Thursday, February 9

Trite & Untrue, Weird Willard’s Obama Attacks Fall Flat

Mitt Romney’s Colorado concession speech was as inspiring as a corpse.

Romney Concession Speech, Colorado
But weirder.

Between congratulating his supporters for clapping—not doing Olympic back flips through fiery rings, just clapping—and uttering some meteorologically redundant gibberish about how February winters are cold in Denver, Romney appeared to have discovered Rick Perry’s stash of meds.

He looked understandably down,” Politico’s Roger Simon observed after Romney lost in Colorado, Missouri and Minnesota. “(H)e read his concession speech from two teleprompters as if he were seeing it for the first time—which he may have been.”

In a monotone monologue that might have rung with passion on paper but which failed to keep supporters from unapologetically fiddling with their smartphones throughout the live version of the speech, the former Massachusetts governor attempted to lay blame for the Great Recession at the feet of President Obama with a series of lethargic and haphazard punches.

Romney quoted Obama during the 2008 Democratic convention as saying that, compared to Republicans, “Democrats had a different measure of what constitutes progress.” Naming off each “measure of progress” like they were a mockery of the patriotic and capitalistic everywhere, he said:

More Americans have lost their jobs during President Obama’s term than during any other president in modern history…(T)he median income has fallen by around 10 percent… (and) the average duration of unemployment has more than doubled and 14 million more people are on food stamps.

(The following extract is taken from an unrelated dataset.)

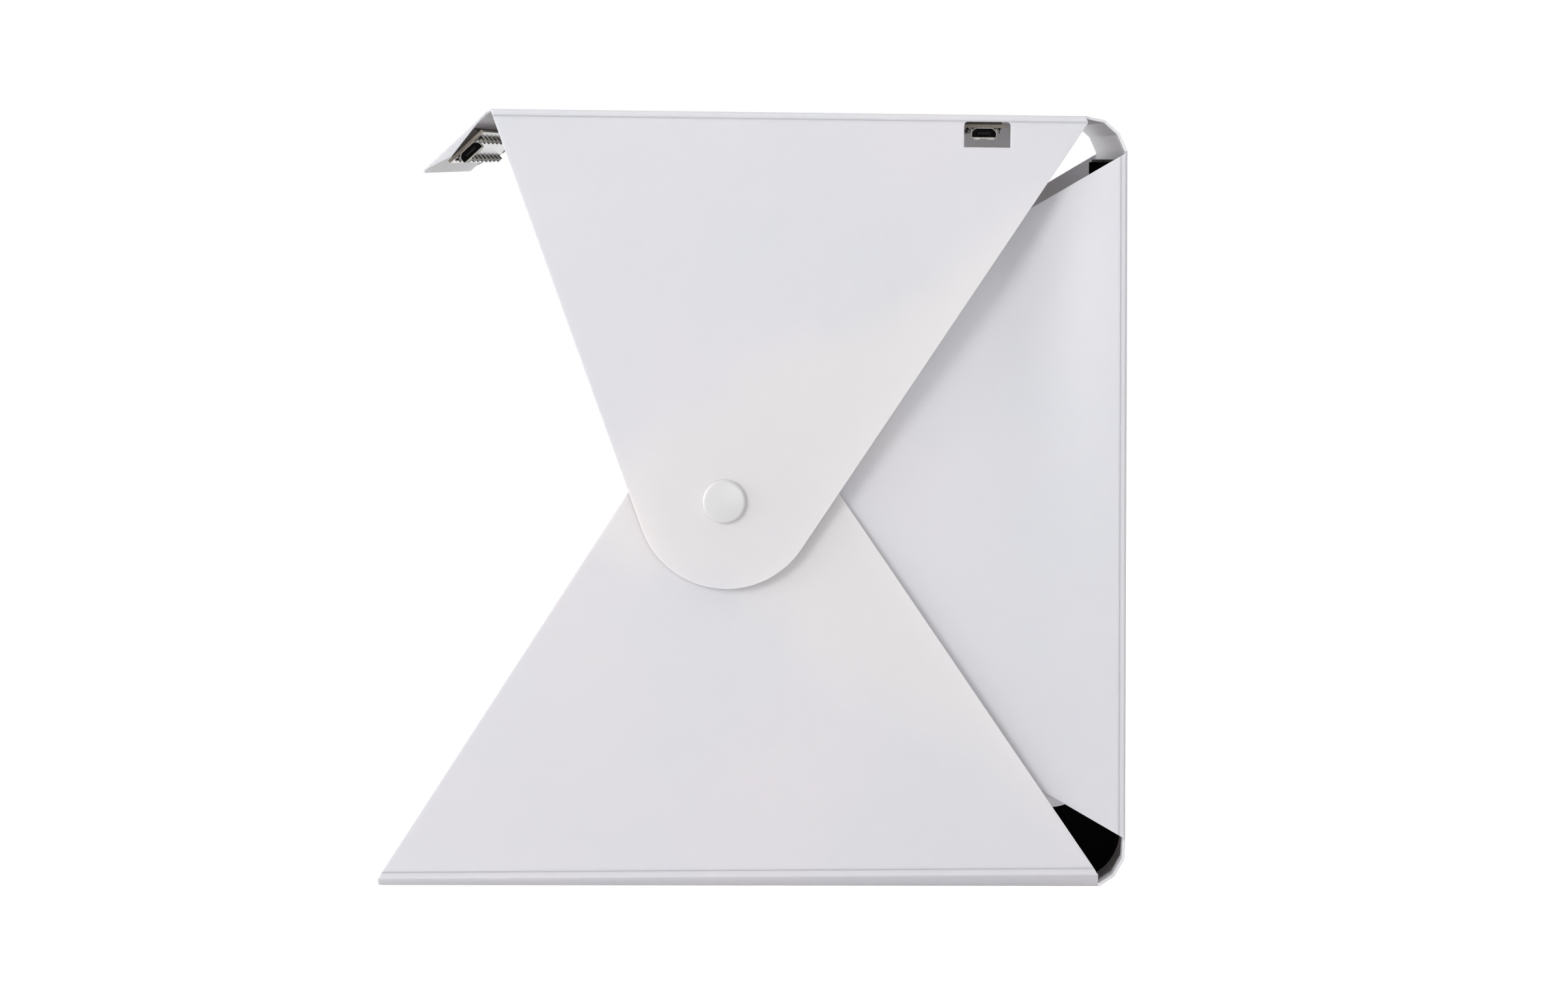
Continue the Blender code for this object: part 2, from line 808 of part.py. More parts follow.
def add_strips(back, seat, black):
    # Hook strips on the back panel and loop strips on the backdrop, one pair on each side.
    top = back_height - backdrop_top_below_back + strip_above_backdrop
    low = top - strip_height
    inner = strip_middle_space / 2
    outer = backdrop_half_width - strip_end_inset
    hook = sheet + seat_gap
    loop = hook + strip_thickness + seat_gap
    for side, word in ((1.0, "right"), (-1.0, "left")):
        x0, x1 = sorted((side * inner, side * outer))
        for kind, base, parent in (("hook", hook, back), ("loop", loop, seat)):
            slab(
                f"{kind}_strip_{word}",
                (x0, low, base),
                (x1, top, base + strip_thickness),
                black,
                parent,
                Matrix.Identity(4),
            )


def main():
    clear_scene()
    white = make_material("white_polypropylene", (0.72, 0.71, 0.73), 0.45)
    plastic = make_material("white_snap_plastic", (0.78, 0.77, 0.77), 0.35)
    black = make_material("black_pvc", (0.008, 0.008, 0.009), 0.5)
    materials = {
        "foam": make_material("dark_foam_tape", (0.05, 0.045, 0.04), 0.9),
        "board": make_material("white_circuit_board", (0.74, 0.7, 0.7), 0.4),
        "led": make_material("led_package", (0.55, 0.5, 0.35), 0.35),
        "metal": make_material("tinned_steel", (0.55, 0.54, 0.52), 0.3, 1.0),
        "dark": make_material("black_moulding", (0.01, 0.01, 0.01), 0.5),
    }
    panels = build_strip(white)
    add_flap_end_tabs(panels["front_flap"], white)
    wings = build_wings(panels, white)
    cut_window(wings["upper_wing_right"][0])
    add_snaps(wings, plastic)
    add_light("top_light", panels["top_panel"], top_light_from_rear_bend, materials)
    add_light("flap_light", panels["front_flap"], flap_light_from_crease, materials)
    seat = backdrop_seat(panels)
    build_backdrop(seat, black)
    add_strips(panels["back_panel"], seat, black)


main()
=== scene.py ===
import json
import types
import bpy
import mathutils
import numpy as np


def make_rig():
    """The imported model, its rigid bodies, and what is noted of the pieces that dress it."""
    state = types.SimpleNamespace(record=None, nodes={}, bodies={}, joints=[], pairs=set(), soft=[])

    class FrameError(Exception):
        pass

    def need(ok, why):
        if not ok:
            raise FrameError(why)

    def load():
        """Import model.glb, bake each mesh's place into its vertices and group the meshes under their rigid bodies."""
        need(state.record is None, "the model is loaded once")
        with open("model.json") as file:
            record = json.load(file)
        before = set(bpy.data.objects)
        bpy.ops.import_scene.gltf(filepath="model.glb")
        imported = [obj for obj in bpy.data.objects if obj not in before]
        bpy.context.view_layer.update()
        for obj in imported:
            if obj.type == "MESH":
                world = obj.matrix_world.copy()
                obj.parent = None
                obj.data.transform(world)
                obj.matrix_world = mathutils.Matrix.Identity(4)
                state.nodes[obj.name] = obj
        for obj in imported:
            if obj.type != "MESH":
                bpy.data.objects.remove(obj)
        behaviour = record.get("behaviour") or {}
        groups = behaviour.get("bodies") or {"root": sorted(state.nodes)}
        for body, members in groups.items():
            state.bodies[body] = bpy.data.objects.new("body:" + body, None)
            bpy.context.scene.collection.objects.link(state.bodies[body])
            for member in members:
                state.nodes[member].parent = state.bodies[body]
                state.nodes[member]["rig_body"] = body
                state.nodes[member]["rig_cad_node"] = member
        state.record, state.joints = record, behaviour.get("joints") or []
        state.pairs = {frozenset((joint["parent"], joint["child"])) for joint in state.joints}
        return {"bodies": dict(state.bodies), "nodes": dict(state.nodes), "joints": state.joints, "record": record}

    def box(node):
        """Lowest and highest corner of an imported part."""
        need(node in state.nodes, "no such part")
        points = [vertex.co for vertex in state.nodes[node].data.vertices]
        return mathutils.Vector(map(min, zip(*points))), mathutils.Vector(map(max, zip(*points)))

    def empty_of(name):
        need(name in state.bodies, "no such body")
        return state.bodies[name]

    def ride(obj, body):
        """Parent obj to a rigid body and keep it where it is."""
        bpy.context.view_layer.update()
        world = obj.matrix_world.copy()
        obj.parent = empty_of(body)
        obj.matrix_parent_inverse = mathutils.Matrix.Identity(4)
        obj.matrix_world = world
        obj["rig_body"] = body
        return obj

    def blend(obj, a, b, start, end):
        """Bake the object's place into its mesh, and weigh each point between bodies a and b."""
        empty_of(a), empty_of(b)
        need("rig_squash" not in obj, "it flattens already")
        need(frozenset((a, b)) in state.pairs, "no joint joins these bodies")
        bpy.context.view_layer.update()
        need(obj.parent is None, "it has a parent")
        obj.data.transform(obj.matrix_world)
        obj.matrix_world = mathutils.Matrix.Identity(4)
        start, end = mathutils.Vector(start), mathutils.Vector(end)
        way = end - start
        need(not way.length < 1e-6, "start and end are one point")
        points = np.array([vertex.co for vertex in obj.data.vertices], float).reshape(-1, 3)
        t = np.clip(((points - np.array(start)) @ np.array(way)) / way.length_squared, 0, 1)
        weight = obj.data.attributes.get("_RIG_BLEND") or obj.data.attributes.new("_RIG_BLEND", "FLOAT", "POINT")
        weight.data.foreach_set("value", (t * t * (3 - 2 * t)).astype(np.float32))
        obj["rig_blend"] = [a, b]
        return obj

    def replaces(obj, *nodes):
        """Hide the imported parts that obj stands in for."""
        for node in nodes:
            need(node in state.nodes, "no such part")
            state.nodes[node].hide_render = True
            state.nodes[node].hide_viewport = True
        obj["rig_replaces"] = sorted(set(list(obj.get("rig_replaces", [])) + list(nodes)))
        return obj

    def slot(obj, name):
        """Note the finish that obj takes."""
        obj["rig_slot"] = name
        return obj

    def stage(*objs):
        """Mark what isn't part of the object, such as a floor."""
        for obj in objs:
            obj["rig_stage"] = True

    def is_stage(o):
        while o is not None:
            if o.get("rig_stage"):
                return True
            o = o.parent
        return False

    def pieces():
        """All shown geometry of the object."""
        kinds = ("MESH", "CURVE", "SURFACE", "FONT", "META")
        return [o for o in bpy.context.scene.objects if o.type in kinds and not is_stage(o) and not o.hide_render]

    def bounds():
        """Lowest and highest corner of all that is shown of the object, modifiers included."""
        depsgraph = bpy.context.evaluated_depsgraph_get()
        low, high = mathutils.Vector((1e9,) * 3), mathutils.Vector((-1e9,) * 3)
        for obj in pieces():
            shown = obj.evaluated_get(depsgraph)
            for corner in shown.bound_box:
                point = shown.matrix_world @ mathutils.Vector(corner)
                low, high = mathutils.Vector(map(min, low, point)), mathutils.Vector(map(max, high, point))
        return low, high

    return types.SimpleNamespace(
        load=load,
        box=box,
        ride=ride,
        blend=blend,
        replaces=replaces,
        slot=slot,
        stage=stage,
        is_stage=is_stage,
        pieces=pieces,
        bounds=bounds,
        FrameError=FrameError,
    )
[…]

Between each joust, Romney said, “By his own definition, President Obama has failed. We will succeed.”

Four times he said it.

“We will succeed.”

“We will succeed.”

“We will succeed.”

“We will succeed.”

And every time he said it, an enthusiastic supporter behind him giggled at an incoming text message.

A yawner of a rally (Rich Addicks, NYT)
Warned by his campaign not to run on his unimpressive jobs record as governor, Romney has resorted to fictionalized one-liners meant to divert attention away from the effects of the president’s economic policies.

Like the fact that nearly 8 million jobs were lost before the Recovery Act took effect, and since it took effect the “Obama economy” has created jobs every month for nearly two years straight. Or the fact that, as the president noted in his State of the Union address, job growth in 2011 was the highest its been since 2005.

As for the “Obama is the food stamp president” line of attack, it’s pure bullshit that has already been debunked, so repeating it is kind of pathetic.


Romney is basing his campaign on a promise to return to the policies that led up to the recession, and it has fallen flat, as anyone could expect if they can remember how inspiring John Kerry’s “We can do better” slogan was in 2004.

For a guy who received 78-percent fewer votes in Colorado this year than he did in 2008, maybe a dampened mood should be expected. And finishing second in Missouri with 108,000 fewer voters than he managed to wrangle in 2008, a decrease of 170 percent, probably didn’t help either. Not to belabor the point, but Romney also finished third in Minnesota, a state he won in 2008, with a 216-percent decrease in support.

So yeah.

“Obama failed. We will succeed.”

It’s tired, generic, and false, but maybe that’s as much as you can expect from a presidential candidate whose opponents now consistently refer to him as the “Massachusetts moderate” and whose supporters are less excited about voting for him this year as the frontrunner than they were in 2008, when he was a third-tier “also ran” candidate.